When I first watched the daily updates the judgemental gamer in me was sharpening his pitching fork. The judgement burnt inside me like a spicy chicken wing. But as the videos progressed I couldn’t help have my icicle heart melt. I found myself admiring these young whippersnappers and chuckling ‘ahhh they’re having fun, let them be’.

I started thinking back to when I used to have fun. Through the cloud of cigar smoke I thought about my time back in the sunny fields playing tag and being first in line to buy the exclusive Nintendo Stick and Hoop game everyone wanted.

Killing them with CND-ness

By day ten CND genuinely comes across as nice excited young man. He even invites some young youtubers to come on his channel and promote their own channels. It’s a nice touch that would even make the hardest gargoyle statue crack a smile.
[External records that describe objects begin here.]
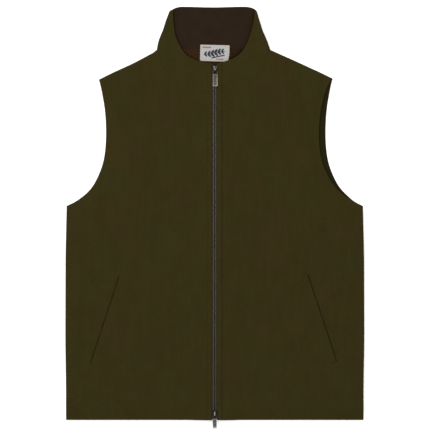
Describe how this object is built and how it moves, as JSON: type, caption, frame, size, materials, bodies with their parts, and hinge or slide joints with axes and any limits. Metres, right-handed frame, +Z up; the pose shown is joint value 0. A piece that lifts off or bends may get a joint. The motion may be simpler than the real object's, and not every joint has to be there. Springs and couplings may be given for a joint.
{
  "type": "zip gilet",
  "caption": "Sleeveless gilet with a funnel collar, two-way front zip, slanted welt pockets and a sherpa back lining, laid flat with its front up",
  "frame": {"origin": "on the surface that the gilet lies on, under the middle of its whole outline, the lower zip pull included", "axes": "+X to the wearer's left, which is the viewer's right; +Y from the hem to the collar; +Z up, out of the front"},
  "size_m": [0.56, 0.7923, 0.0133],
  "materials": {
    "outer_cloth": "dark olive brushed cloth, matt, slightly mottled",
    "sherpa": "curly warm brown sherpa pile",
    "collar_fleece": "smooth dark brown fleece",
    "label_weave": "off-white woven label",
    "zip_tape": "dark olive woven tape",
    "gunmetal": "worn gunmetal plating",
    "pull_metal": "brushed antique silver plating"
  },
  "bodies": {
    "garment": {"back_panel": "outer_cloth", "back_lining": "sherpa", "front_left": "outer_cloth", "front_right": "outer_cloth", "collar": "outer_cloth", "collar_lining": "collar_fleece", "neck_label": "label_weave", "pocket_welt_left": "outer_cloth", "pocket_welt_right": "outer_cloth", "zip_tape_left": "zip_tape", "zip_tape_right": "zip_tape", "zip_chain": "gunmetal", "zip_slider_top": "gunmetal", "zip_slider_bottom": "gunmetal"},
    "upper_pull": {"zip_pull_top": "pull_metal"},
    "lower_pull": {"zip_pull_bottom": "pull_metal"}
  },
  "joints": [
    {"name": "upper_pull_swing", "type": "hinge", "parent": "garment", "child": "upper_pull", "pos_m": [0, 0.2747, 0.0118], "axis": [-1, 0, 0], "range_deg": [0, 140]},
    {"name": "lower_pull_swing", "type": "hinge", "parent": "garment", "child": "lower_pull", "pos_m": [0, -0.3738, 0.0118], "axis": [-1, 0, 0], "range_deg": [0, 155]}
  ]
}
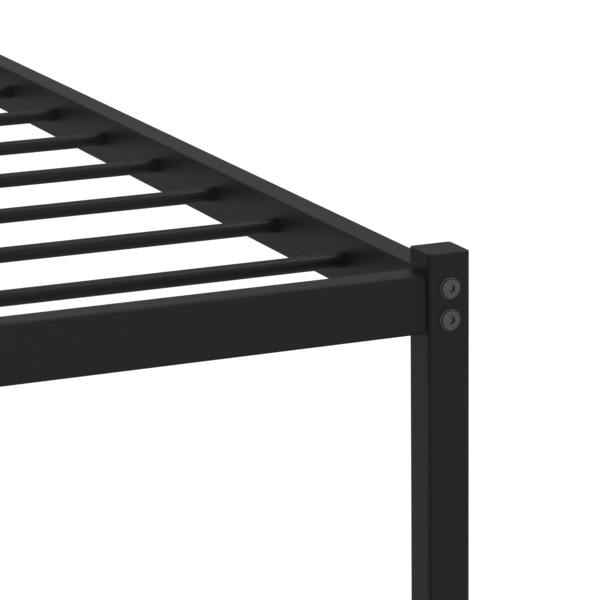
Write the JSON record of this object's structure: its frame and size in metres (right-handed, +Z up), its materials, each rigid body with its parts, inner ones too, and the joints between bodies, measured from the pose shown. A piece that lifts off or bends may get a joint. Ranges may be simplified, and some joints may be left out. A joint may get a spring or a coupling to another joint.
{
  "type": "metal bed frame",
  "caption": "Low metal bed frame: square corner posts, rectangular tube rails bolted at the corners, and round tube slats that carry a mattress held between the rails.",
  "frame": {"origin": "on the floor under the middle of the frame", "axes": "+X along the foot rail to the right as seen from the foot, +Y from the foot end to the head end, +Z up"},
  "size_m": [0.96, 2.0644, 0.304],
  "materials": {
    "powder_coat": "satin black powder coat on steel tube",
    "bolt_steel": "blackened steel",
    "bare_steel": "bare drawn steel",
    "glide_plastic": "matte black moulded plastic"
  },
  "bodies": {
    "root": {"foot_rail": "powder_coat", "head_rail": "powder_coat", "post_foot_left": "powder_coat", "post_cap_foot_left": "powder_coat", "glide_foot_left": "glide_plastic", "bolt_foot_left_upper": "bolt_steel", "bolt_foot_left_lower": "bolt_steel", "rail_block_foot_left": "bare_steel", "post_foot_right": "powder_coat", "post_cap_foot_right": "powder_coat", "glide_foot_right": "glide_plastic", "bolt_foot_right_upper": "bolt_steel", "bolt_foot_right_lower": "bolt_steel", "rail_block_foot_right": "bare_steel", "post_head_left": "powder_coat", "post_cap_head_left": "powder_coat", "glide_head_left": "glide_plastic", "bolt_head_left_upper": "bolt_steel", "bolt_head_left_lower": "bolt_steel", "rail_block_head_left": "bare_steel", "post_head_right": "powder_coat", "post_cap_head_right": "powder_coat", "glide_head_right": "glide_plastic", "bolt_head_right_upper": "bolt_steel", "bolt_head_right_lower": "bolt_steel", "rail_block_head_right": "bare_steel", "side_rail_left_foot": "powder_coat", "mid_screw_left_foot": "bolt_steel", "side_rail_left_head": "powder_coat", "mid_screw_left_head": "bolt_steel", "rail_joiner_left": "bare_steel", "mid_plate_left": "powder_coat", "mid_leg_left": "powder_coat", "mid_glide_left": "glide_plastic", "side_rail_right_foot": "powder_coat", "mid_screw_right_foot": "bolt_steel", "side_rail_right_head": "powder_coat", "mid_screw_right_head": "bolt_steel", "rail_joiner_right": "bare_steel", "mid_plate_right": "powder_coat", "mid_leg_right": "powder_coat", "mid_glide_right": "glide_plastic", "slat_01": "powder_coat", "slat_02": "powder_coat", "slat_03": "powder_coat", "slat_04": "powder_coat", "slat_05": "powder_coat", "slat_06": "powder_coat", "slat_07": "powder_coat", "slat_08": "powder_coat", "slat_09": "powder_coat", "slat_10": "powder_coat", "slat_11": "powder_coat", "slat_12": "powder_coat", "slat_13": "powder_coat", "slat_14": "powder_coat", "slat_15": "powder_coat", "slat_16": "powder_coat"}
  },
  "joints": []
}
But don’t get me wrong. You’ll need to strap on your cringe-proof vests for some days. These videos are brimming to the rim with teenagers in onesies making bad meme jokes and referencing pokemon way too often.

But the real flag of cringe is planted on mount awkward in the video entitled ‘Day 12 – My date with Pluto’. In this video mah boy CND goes on a date with a girl called Pluto. We’re taken along on the date much like a third wheel wondering what the hell this has to do with queueing for a Nintendo Switch.

The video culminates in a candid-camera shot as CND cheekily leaves the camera running long enough to catch him having a nice snog in central park. I look forward to the video of the “official first unboxing of the condom!!” he’ll be posting tomorrow. Possibly followed by the “top ten places to pick up a morning after pill” montage.

With ten days left CND is still going and even I’m excited to see whether he actually makes it to be first in line for a Nintendo Switch. And for his sake and his legion of youtuber followers I hope CND will be first in line. It’s inspired me if anything and now I’m proud to announce that I’m hoping to be 856,768th in line when the Switch is down to £150.